** Begin Data shown **
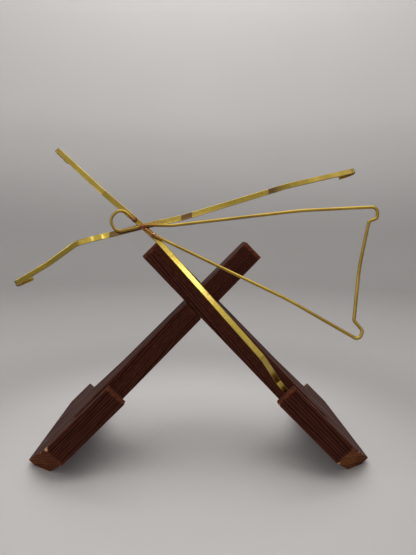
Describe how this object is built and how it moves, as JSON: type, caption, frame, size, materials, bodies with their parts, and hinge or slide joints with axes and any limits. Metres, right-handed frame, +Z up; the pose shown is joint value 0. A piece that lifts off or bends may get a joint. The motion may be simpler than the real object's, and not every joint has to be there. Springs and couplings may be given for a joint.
{
  "type": "plate display stand",
  "caption": "Display stand for a dinner plate: two crossed hardwood boards with slotted toes carry a brass strip-and-wire cradle with rim hooks.",
  "frame": {"origin": "on the floor, under the middle of the stand's outline", "axes": "+Z up, -Y is the front, where the slots and the cradle are, +X is to the right when seen from the front"},
  "size_m": [0.2422, 0.136, 0.2161],
  "materials": {
    "wood": "dark reddish-brown varnish, satin, worn along the edges, lighter end grain",
    "brass": "drawn and rolled, bright, with darkened patches",
    "braze": "burnt coppery braze, dull"
  },
  "bodies": {
    "left_half": {"left_board": "wood"},
    "right_half": {"right_board": "wood"},
    "cradle": {"long_strip": "brass", "cross_strip": "brass", "loop_wire": "brass", "leg_wire": "brass", "crossing_braze": "braze", "leg_end_braze": "braze", "loop_end_braze": "braze"}
  },
  "joints": [
    {"name": "halving_slide", "type": "slide", "parent": "left_half", "child": "right_half", "axis": [0, -1, 0], "range_m": [0, 0.03]},
    {"name": "cradle_lift", "type": "slide", "parent": "right_half", "child": "cradle", "axis": [0, 0.1201, 0.9928], "range_m": [0, 0.06]}
  ]
}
** End Data shown **
## Directions for this task
Print out the whole listing exactly as it appears.

## Result of this exercise
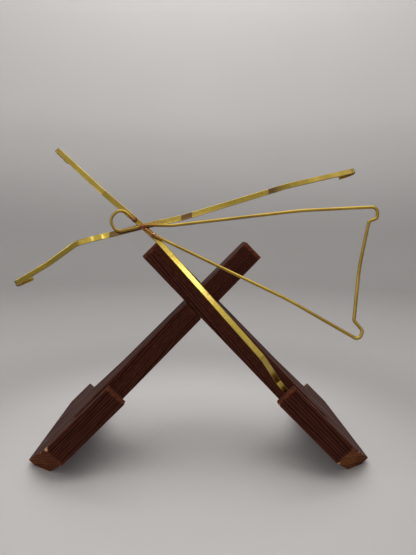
Describe how this object is built and how it moves, as JSON: type, caption, frame, size, materials, bodies with their parts, and hinge or slide joints with axes and any limits. Metres, right-handed frame, +Z up; the pose shown is joint value 0. A piece that lifts off or bends may get a joint. The motion may be simpler than the real object's, and not every joint has to be there. Springs and couplings may be given for a joint.
{
  "type": "plate display stand",
  "caption": "Display stand for a dinner plate: two crossed hardwood boards with slotted toes carry a brass strip-and-wire cradle with rim hooks.",
  "frame": {"origin": "on the floor, under the middle of the stand's outline", "axes": "+Z up, -Y is the front, where the slots and the cradle are, +X is to the right when seen from the front"},
  "size_m": [0.2422, 0.136, 0.2161],
  "materials": {
    "wood": "dark reddish-brown varnish, satin, worn along the edges, lighter end grain",
    "brass": "drawn and rolled, bright, with darkened patches",
    "braze": "burnt coppery braze, dull"
  },
  "bodies": {
    "left_half": {"left_board": "wood"},
    "right_half": {"right_board": "wood"},
    "cradle": {"long_strip": "brass", "cross_strip": "brass", "loop_wire": "brass", "leg_wire": "brass", "crossing_braze": "braze", "leg_end_braze": "braze", "loop_end_braze": "braze"}
  },
  "joints": [
    {"name": "halving_slide", "type": "slide", "parent": "left_half", "child": "right_half", "axis": [0, -1, 0], "range_m": [0, 0.03]},
    {"name": "cradle_lift", "type": "slide", "parent": "right_half", "child": "cradle", "axis": [0, 0.1201, 0.9928], "range_m": [0, 0.06]}
  ]
}